Years and years ago, my year six teacher once sat the whole class down, and gave us a talk, as she usually did. This talk, however, has stuck with me to this day. “Everybody is their own kind of smart”, she said. I feel it is especially in my tutoring that I’ve seen this to be true; each and every student I’ve had is uniquely bright, going about topics or problems in their own complicated and special way. Though, when these kids struggle through their problems, often they won’t be feeling just confused, but defeated – already deciding the problem on their page is a fortress they cannot breach. However, lacking understanding never means a lacking capability.

My role, then, becomes less about imparting knowledge and more about dismantling this fear that halts them from moving forward. Tutoring is a way to teach students that learning and getting things wrong doesn’t have to be such a scary and impossible process, by abandoning the textbook’s prescribed order and find one small, winnable battle. It might be taking another angle, teaching a method or helpful tip that really helped me as a tutor when I was a student, or even dumbing down the problem into a simplified form that covers the base concepts only. The moment they find that first correct answer is often accompanied by a surprised “Oh!”. The dynamic shifts, and the fortress walls give way to a door.

This small victory creates a sliver of confidence – a “proof of concept” in their own ability. From there, it is a constant process of baby steps forward – each subsequent step being slightly harder, but now taken with a bit more trust. The question changes from “Can I do this?” to “What do I do next?”. They no longer succumb to this impossible fear, but now move forwards as they learn, fluidly.
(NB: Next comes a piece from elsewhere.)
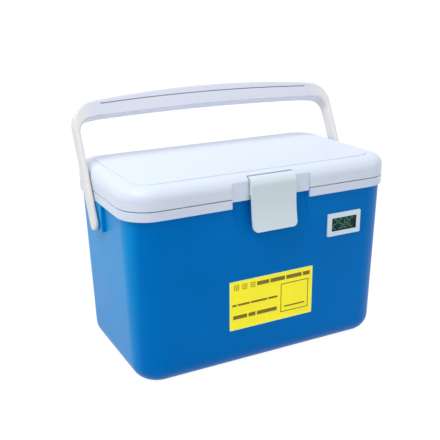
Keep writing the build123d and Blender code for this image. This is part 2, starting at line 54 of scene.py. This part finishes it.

It is in this that my old year 6 teacher’s message really resonates – everyone is their own smart. Everyone is bright. Everyone is capable of doing amazing things. School is it’s own thing, sure – but anyone can learn to do it well in their OWN way. Academic subjects are not walls to be scaled by the gifted, but landscapes to be explored by the brave – and my primary job as a tutor is to hand them the map, and convince them they are explorers.